• **Problem statement**:
Give the data a second time, exactly and in full.
-- Begin Available data --
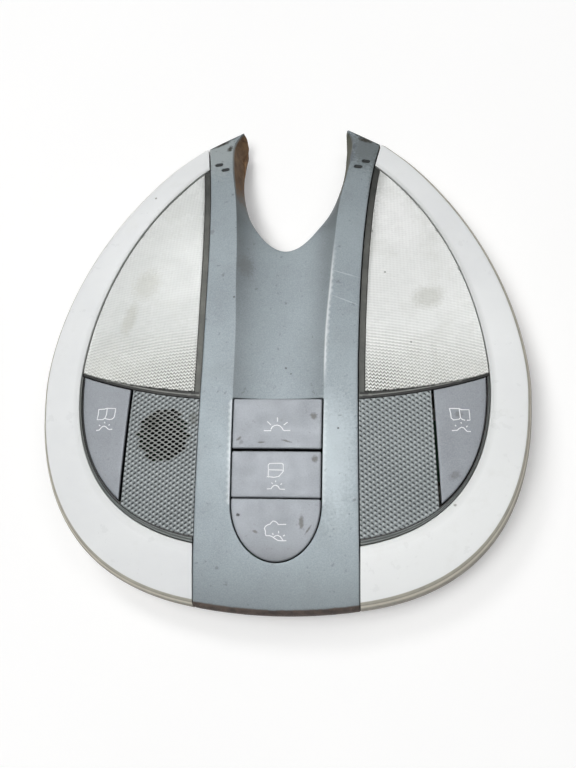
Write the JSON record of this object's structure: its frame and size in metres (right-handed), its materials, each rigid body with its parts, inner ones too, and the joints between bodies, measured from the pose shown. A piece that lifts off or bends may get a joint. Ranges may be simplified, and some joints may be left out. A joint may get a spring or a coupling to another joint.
{
  "type": "car interior light",
  "caption": "Overhead console lamp with crowned face, light rings, prism lenses, grilles and sprung push buttons around a mirror notch.",
  "frame": {"origin": "centre of the bounding box, on the flat back of the housing", "axes": "+Z out of the lit face, +Y towards the arms that straddle the mirror stem, +X to the right of the face"},
  "size_m": [0.2044, 0.2166, 0.0357],
  "materials": {
    "housing_plastic": "moulded, slightly yellowed",
    "bezel_paint": "satin blue-grey paint on plastic",
    "opal_plastic": "glossy opal white",
    "clear_plastic": "clear with fine prisms",
    "shield_plastic": "dark, dull",
    "grille_plastic": "painted, dimpled",
    "button_paint": "satin lavender-grey paint",
    "ivory_plastic": "moulded",
    "dark_plastic": "moulded",
    "board_laminate": "solder mask",
    "mirror_metal": "bright",
    "bulb_glass": "clear glass",
    "contact_metal": "bright",
    "spring_steel": "plated",
    "screw_steel": "zinc plated",
    "rubber_boot": "soft black"
  },
  "bodies": {
    "lamp_unit": {"housing": "housing_plastic", "bezel": "bezel_paint", "left_ring": "opal_plastic", "right_ring": "opal_plastic", "left_lens": "clear_plastic", "right_lens": "clear_plastic", "left_light_shield": "shield_plastic", "right_light_shield": "shield_plastic", "left_grille": "grille_plastic", "right_grille": "grille_plastic", "dome_switch": "dark_plastic", "door_switch": "dark_plastic", "rear_switch": "dark_plastic", "left_switch": "dark_plastic", "right_switch": "dark_plastic", "circuit_board": "board_laminate", "connector_shell": "dark_plastic", "connector_pins": "contact_metal", "left_reflector": "mirror_metal", "right_reflector": "mirror_metal", "left_reading_bulb": "bulb_glass", "right_reading_bulb": "bulb_glass", "left_bulb_holder": "dark_plastic", "right_bulb_holder": "dark_plastic", "left_ring_bulb": "bulb_glass", "right_ring_bulb": "bulb_glass", "left_inner_contact": "contact_metal", "left_outer_contact": "contact_metal", "right_inner_contact": "contact_metal", "right_outer_contact": "contact_metal", "microphone": "mirror_metal", "microphone_boot": "rubber_boot", "left_clip": "spring_steel", "right_clip": "spring_steel", "rear_left_clip": "spring_steel", "rear_right_clip": "spring_steel", "board_screw_1": "screw_steel", "board_screw_2": "screw_steel", "board_screw_3": "screw_steel", "board_screw_4": "screw_steel", "bezel_screw_1": "screw_steel", "bezel_screw_2": "screw_steel", "bezel_screw_3": "screw_steel", "bezel_screw_4": "screw_steel"},
    "dome_key": {"dome_button": "button_paint", "dome_plunger": "ivory_plastic"},
    "door_key": {"door_button": "button_paint", "door_plunger": "ivory_plastic"},
    "rear_key": {"rear_button": "button_paint", "rear_plunger": "ivory_plastic"},
    "left_key": {"left_button": "button_paint", "left_plunger": "ivory_plastic"},
    "right_key": {"right_button": "button_paint", "right_plunger": "ivory_plastic"}
  },
  "joints": [
    {"name": "dome_press", "type": "slide", "parent": "lamp_unit", "child": "dome_key", "axis": [0, 0, -1], "range_m": [0, 0.0012], "stiffness_N_per_m": 1500},
    {"name": "door_press", "type": "slide", "parent": "lamp_unit", "child": "door_key", "axis": [0, 0, -1], "range_m": [0, 0.0012], "stiffness_N_per_m": 1500},
    {"name": "rear_press", "type": "slide", "parent": "lamp_unit", "child": "rear_key", "axis": [0, 0, -1], "range_m": [0, 0.0012], "stiffness_N_per_m": 1500},
    {"name": "left_press", "type": "slide", "parent": "lamp_unit", "child": "left_key", "axis": [0, 0, -1], "range_m": [0, 0.0012], "stiffness_N_per_m": 1500},
    {"name": "right_press", "type": "slide", "parent": "lamp_unit", "child": "right_key", "axis": [0, 0, -1], "range_m": [0, 0.0012], "stiffness_N_per_m": 1500}
  ]
}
-- End Available data --
• **Full response**:
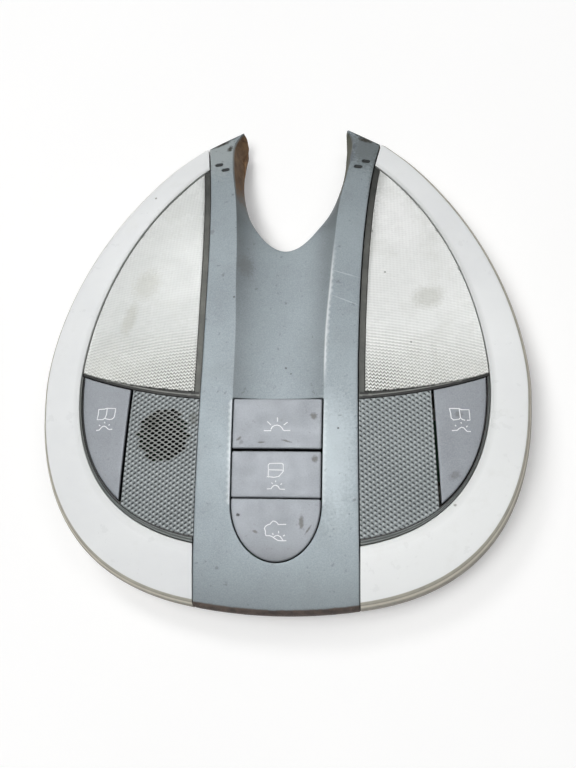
Write the JSON record of this object's structure: its frame and size in metres (right-handed), its materials, each rigid body with its parts, inner ones too, and the joints between bodies, measured from the pose shown. A piece that lifts off or bends may get a joint. Ranges may be simplified, and some joints may be left out. A joint may get a spring or a coupling to another joint.
{
  "type": "car interior light",
  "caption": "Overhead console lamp with crowned face, light rings, prism lenses, grilles and sprung push buttons around a mirror notch.",
  "frame": {"origin": "centre of the bounding box, on the flat back of the housing", "axes": "+Z out of the lit face, +Y towards the arms that straddle the mirror stem, +X to the right of the face"},
  "size_m": [0.2044, 0.2166, 0.0357],
  "materials": {
    "housing_plastic": "moulded, slightly yellowed",
    "bezel_paint": "satin blue-grey paint on plastic",
    "opal_plastic": "glossy opal white",
    "clear_plastic": "clear with fine prisms",
    "shield_plastic": "dark, dull",
    "grille_plastic": "painted, dimpled",
    "button_paint": "satin lavender-grey paint",
    "ivory_plastic": "moulded",
    "dark_plastic": "moulded",
    "board_laminate": "solder mask",
    "mirror_metal": "bright",
    "bulb_glass": "clear glass",
    "contact_metal": "bright",
    "spring_steel": "plated",
    "screw_steel": "zinc plated",
    "rubber_boot": "soft black"
  },
  "bodies": {
    "lamp_unit": {"housing": "housing_plastic", "bezel": "bezel_paint", "left_ring": "opal_plastic", "right_ring": "opal_plastic", "left_lens": "clear_plastic", "right_lens": "clear_plastic", "left_light_shield": "shield_plastic", "right_light_shield": "shield_plastic", "left_grille": "grille_plastic", "right_grille": "grille_plastic", "dome_switch": "dark_plastic", "door_switch": "dark_plastic", "rear_switch": "dark_plastic", "left_switch": "dark_plastic", "right_switch": "dark_plastic", "circuit_board": "board_laminate", "connector_shell": "dark_plastic", "connector_pins": "contact_metal", "left_reflector": "mirror_metal", "right_reflector": "mirror_metal", "left_reading_bulb": "bulb_glass", "right_reading_bulb": "bulb_glass", "left_bulb_holder": "dark_plastic", "right_bulb_holder": "dark_plastic", "left_ring_bulb": "bulb_glass", "right_ring_bulb": "bulb_glass", "left_inner_contact": "contact_metal", "left_outer_contact": "contact_metal", "right_inner_contact": "contact_metal", "right_outer_contact": "contact_metal", "microphone": "mirror_metal", "microphone_boot": "rubber_boot", "left_clip": "spring_steel", "right_clip": "spring_steel", "rear_left_clip": "spring_steel", "rear_right_clip": "spring_steel", "board_screw_1": "screw_steel", "board_screw_2": "screw_steel", "board_screw_3": "screw_steel", "board_screw_4": "screw_steel", "bezel_screw_1": "screw_steel", "bezel_screw_2": "screw_steel", "bezel_screw_3": "screw_steel", "bezel_screw_4": "screw_steel"},
    "dome_key": {"dome_button": "button_paint", "dome_plunger": "ivory_plastic"},
    "door_key": {"door_button": "button_paint", "door_plunger": "ivory_plastic"},
    "rear_key": {"rear_button": "button_paint", "rear_plunger": "ivory_plastic"},
    "left_key": {"left_button": "button_paint", "left_plunger": "ivory_plastic"},
    "right_key": {"right_button": "button_paint", "right_plunger": "ivory_plastic"}
  },
  "joints": [
    {"name": "dome_press", "type": "slide", "parent": "lamp_unit", "child": "dome_key", "axis": [0, 0, -1], "range_m": [0, 0.0012], "stiffness_N_per_m": 1500},
    {"name": "door_press", "type": "slide", "parent": "lamp_unit", "child": "door_key", "axis": [0, 0, -1], "range_m": [0, 0.0012], "stiffness_N_per_m": 1500},
    {"name": "rear_press", "type": "slide", "parent": "lamp_unit", "child": "rear_key", "axis": [0, 0, -1], "range_m": [0, 0.0012], "stiffness_N_per_m": 1500},
    {"name": "left_press", "type": "slide", "parent": "lamp_unit", "child": "left_key", "axis": [0, 0, -1], "range_m": [0, 0.0012], "stiffness_N_per_m": 1500},
    {"name": "right_press", "type": "slide", "parent": "lamp_unit", "child": "right_key", "axis": [0, 0, -1], "range_m": [0, 0.0012], "stiffness_N_per_m": 1500}
  ]
}